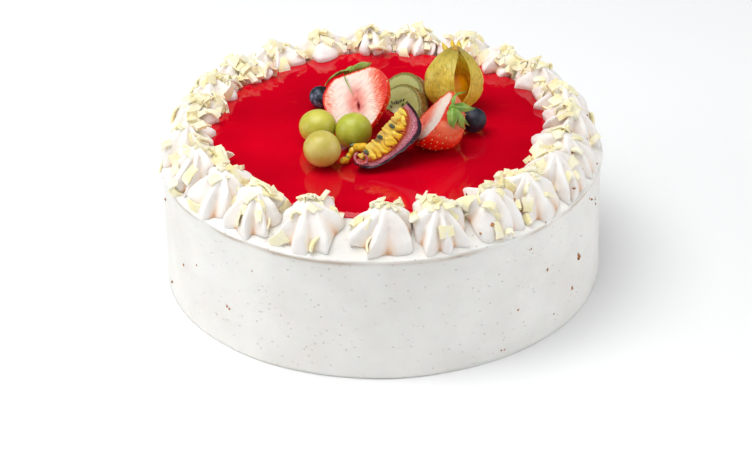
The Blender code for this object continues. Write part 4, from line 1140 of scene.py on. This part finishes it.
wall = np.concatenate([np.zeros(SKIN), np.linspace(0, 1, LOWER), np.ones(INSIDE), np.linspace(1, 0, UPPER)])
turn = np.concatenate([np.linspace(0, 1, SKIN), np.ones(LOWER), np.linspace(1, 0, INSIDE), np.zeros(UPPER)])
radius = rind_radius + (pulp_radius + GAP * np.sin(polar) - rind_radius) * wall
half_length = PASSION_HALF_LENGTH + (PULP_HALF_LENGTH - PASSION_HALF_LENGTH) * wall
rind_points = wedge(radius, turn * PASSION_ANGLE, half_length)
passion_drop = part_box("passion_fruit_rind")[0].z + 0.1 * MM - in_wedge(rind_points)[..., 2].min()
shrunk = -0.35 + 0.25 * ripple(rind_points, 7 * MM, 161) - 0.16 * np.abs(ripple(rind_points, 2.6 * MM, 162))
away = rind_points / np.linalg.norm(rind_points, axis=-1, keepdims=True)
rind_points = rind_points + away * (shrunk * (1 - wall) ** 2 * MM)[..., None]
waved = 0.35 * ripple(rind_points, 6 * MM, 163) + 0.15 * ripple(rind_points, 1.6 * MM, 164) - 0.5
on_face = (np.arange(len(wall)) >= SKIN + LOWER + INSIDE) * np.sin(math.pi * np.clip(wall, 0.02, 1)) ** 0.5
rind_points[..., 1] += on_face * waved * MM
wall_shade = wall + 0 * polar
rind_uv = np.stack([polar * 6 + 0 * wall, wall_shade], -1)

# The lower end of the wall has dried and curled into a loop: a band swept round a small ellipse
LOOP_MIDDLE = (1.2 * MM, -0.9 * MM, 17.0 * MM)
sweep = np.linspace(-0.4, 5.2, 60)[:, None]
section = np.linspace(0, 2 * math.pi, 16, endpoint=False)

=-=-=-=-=

> Prompt: Restate the whole listing exactly.

> Task output:
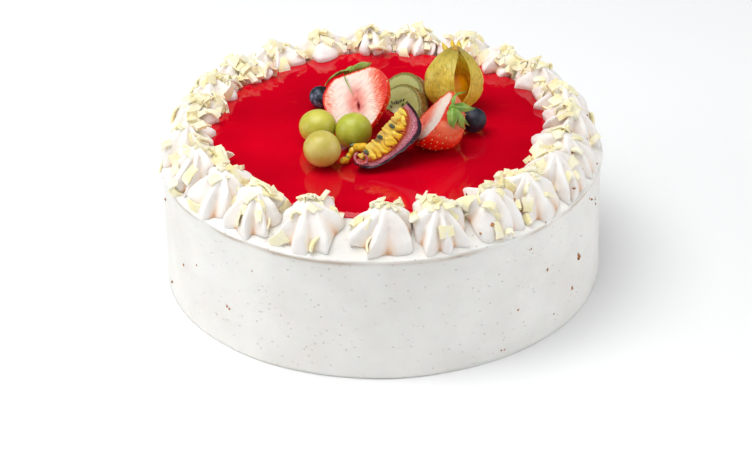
The Blender code for this object continues. Write part 4, from line 1140 of scene.py on. This part finishes it.
wall = np.concatenate([np.zeros(SKIN), np.linspace(0, 1, LOWER), np.ones(INSIDE), np.linspace(1, 0, UPPER)])
turn = np.concatenate([np.linspace(0, 1, SKIN), np.ones(LOWER), np.linspace(1, 0, INSIDE), np.zeros(UPPER)])
radius = rind_radius + (pulp_radius + GAP * np.sin(polar) - rind_radius) * wall
half_length = PASSION_HALF_LENGTH + (PULP_HALF_LENGTH - PASSION_HALF_LENGTH) * wall
rind_points = wedge(radius, turn * PASSION_ANGLE, half_length)
passion_drop = part_box("passion_fruit_rind")[0].z + 0.1 * MM - in_wedge(rind_points)[..., 2].min()
shrunk = -0.35 + 0.25 * ripple(rind_points, 7 * MM, 161) - 0.16 * np.abs(ripple(rind_points, 2.6 * MM, 162))
away = rind_points / np.linalg.norm(rind_points, axis=-1, keepdims=True)
rind_points = rind_points + away * (shrunk * (1 - wall) ** 2 * MM)[..., None]
waved = 0.35 * ripple(rind_points, 6 * MM, 163) + 0.15 * ripple(rind_points, 1.6 * MM, 164) - 0.5
on_face = (np.arange(len(wall)) >= SKIN + LOWER + INSIDE) * np.sin(math.pi * np.clip(wall, 0.02, 1)) ** 0.5
rind_points[..., 1] += on_face * waved * MM
wall_shade = wall + 0 * polar
rind_uv = np.stack([polar * 6 + 0 * wall, wall_shade], -1)

# The lower end of the wall has dried and curled into a loop: a band swept round a small ellipse
LOOP_MIDDLE = (1.2 * MM, -0.9 * MM, 17.0 * MM)
sweep = np.linspace(-0.4, 5.2, 60)[:, None]
section = np.linspace(0, 2 * math.pi, 16, endpoint=False)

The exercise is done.